Counting Wildlife from Space; The How, When, Where, and for Which species to use hyper-spatial resolution satellite imagery to count wildlife in wild places.
Scott
Bergen, Living Landscapes Program, Wildlife conservation Society/ Global Conservation Program 2300 Southern Boulevard, Bronx, NY 10460 USA, sbergen@wcs.org
Eric
W
Sanderson, Living Landscapes Program, Wildlife conservation Society/ Global Conservation Program 2300 Southern Boulevard, Bronx, NY 10460 USA, esanderson@wcs.org
(Presenting)
With the advent of commercially available hyper-spatial satellite imagery (IKONOS, Quickbird-2, Orbview3, Worldview-1), we have used this imagery (Quickbird-2, 0.6 m) for the purposes of counting wildlife in wild places.

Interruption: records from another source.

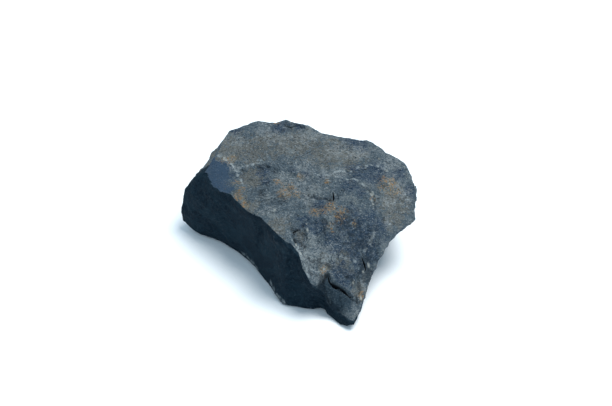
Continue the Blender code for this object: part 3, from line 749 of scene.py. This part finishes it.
def skin_mesh(spacing, relief, most_triangles):
    """The fine skin as a mesh in metres, inside the solid's own box, with its masks on its points."""
    skin = Skin(spacing, relief)
    rows, columns = skin.shape
    ball = bmesh.new()
    bmesh.ops.create_uvsphere(ball, u_segments=columns, v_segments=rows + 1, radius=1.0)
    unit = np.array([vertex.co for vertex in ball.verts])
    row = np.rint(np.arccos(np.clip(unit[:, 2], -1.0, 1.0)) / np.pi * (rows + 1)).astype(int) - 1
    column = np.rint(np.arctan2(unit[:, 1], unit[:, 0]) / (2.0 * np.pi) * columns).astype(int) % columns
    index = np.clip(row, 0, rows - 1) * columns + column
    points = skin.points[index]
    for pole, ring in ((row < 0, skin.points[:columns]), (row >= rows, skin.points[-columns:])):
        points[pole] = ring.mean(axis=0)
    low, high = points.min(axis=0), points.max(axis=0)
    points = points_scale(low, high)(points)
    mesh = bpy.data.meshes.new("coal_skin")
    bmesh.ops.triangulate(ball, faces=ball.faces)
    ball.to_mesh(mesh)
    ball.free()
    mesh.vertices.foreach_set("co", points.astype(np.float32).ravel())
    for name in MASKS:
        layer = mesh.attributes.new(name, "FLOAT", "POINT")
        layer.data.foreach_set("value", getattr(skin, name)[index].astype(np.float32))
    mesh.update()
    made = cracked(thinned(mesh, most_triangles), points_scale(low, high))
    points = np.array([vertex.co for vertex in made.vertices])
    points = np.clip(points, np.array(CAD_LOW), np.array(CAD_HIGH))
    made.vertices.foreach_set("co", points.astype(np.float32).ravel())
    made.materials.clear()
    made.update()
    return made


def points_scale(low, high):
    """What brings a point of the lump's own plan to its place in the frame."""
    cad_low, cad_high = np.array(CAD_LOW), np.array(CAD_HIGH)
    return lambda points: cad_low + (points - low) / (high - low) * (cad_high - cad_low)


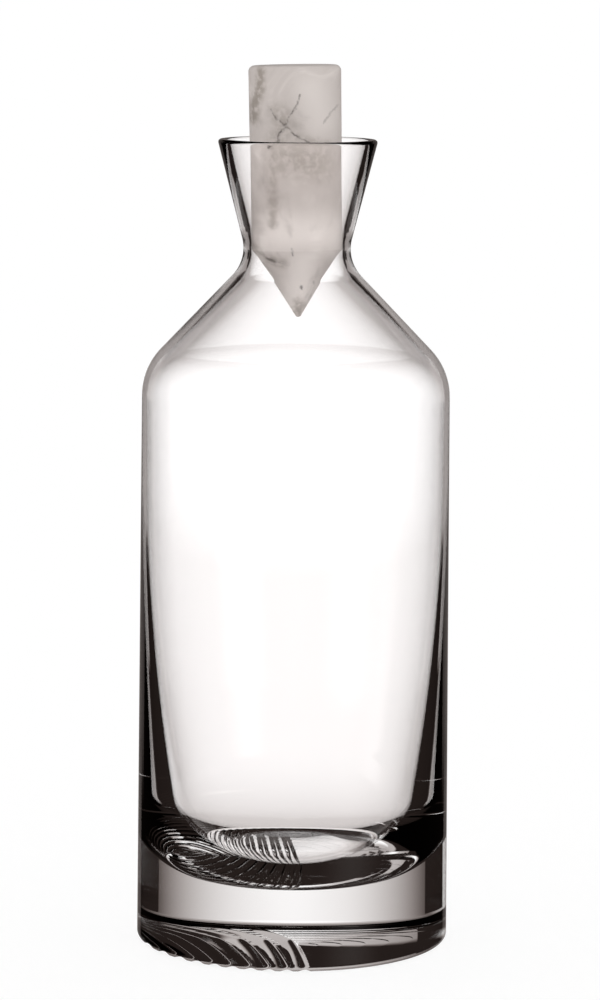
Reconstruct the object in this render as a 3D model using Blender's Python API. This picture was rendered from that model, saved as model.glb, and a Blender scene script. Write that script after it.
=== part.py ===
"""Whisky bottle: a blown clear glass bottle with a thick solid foot, and a turned marble stopper.

Metres, +Z up. The origin is the middle of the foot, on the surface that the bottle stands on.
-Y is the front and +X is to the right of it. Both pieces are turned about Z, and the underside of
the foot is cut with shallow rings and, over its left half, with a fan of flutes from front to back.
"""

import math

import bmesh
import bpy
from mathutils import Matrix, Vector

MM = 0.001

# Driving sizes of the stopper
STOPPER_TOP_RADIUS = 13.85 * MM
STOPPER_LOW_RADIUS = 13.6 * MM
STOPPER_BARREL = 54.7 * MM
STOPPER_CONE = 21.6 * MM
STOPPER_TOP_ROUNDING = 1.8 * MM
STOPPER_TIP_ROUNDING = 1.0 * MM
STOPPER_LEAN = math.radians(-1.2)
SEAT_CLEARANCE = 0.2 * MM

# Driving sizes of the neck
WAIST_WALL = 2.3 * MM
WAIST_ROUNDING = 12.0 * MM
BORE_STRAIGHT = 5.3 * MM
FUNNEL_ROUNDING = 20.0 * MM
FLARE_HEIGHT = 32.6 * MM
FLARE_ANGLE = math.radians(14.4)
RIM_ROUNDING = 0.9 * MM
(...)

Early results from an experiment conducted at the Bronx Zoo, NY found that an animal’s brightness and size, and surrounding vegetation significant affect a species identification frequency. Estimates based on these factors provided insight to areas with a high probability of counting wildlife in wild places. Since ground observational data was collected at the time of satellite image acquisition, we are able to verify individual animals and their locations within the imagery. Here we review different identification and classification methodologies that we found capable of counting wildlife. Under ideal environmental conditions, with large mammals (>100kg) in low vegetation habitats, satellite imagery can count wildlife accurately, in fact more accurately then ground survey in conditions where large aggregation occur. At Ruaha Nation Park, Tanzania, we developed object oriented change detection techniques to identify Africa savanna-miombo wildlife. At the National Elk Refuge, Jackson, WY, we counted several thousand elk and bison with high accuracy (>90%). At Peninsula Valdes, Argentina (coastal Patagonia), we were able to count southern elephant seals and were capable of distinguishing pups, sub-adult, females, beta and alpha males. The use of hyper-spatial satellite imagery is a needed tool for counting large mammal species occurring in remote places in large numbers (>1,000).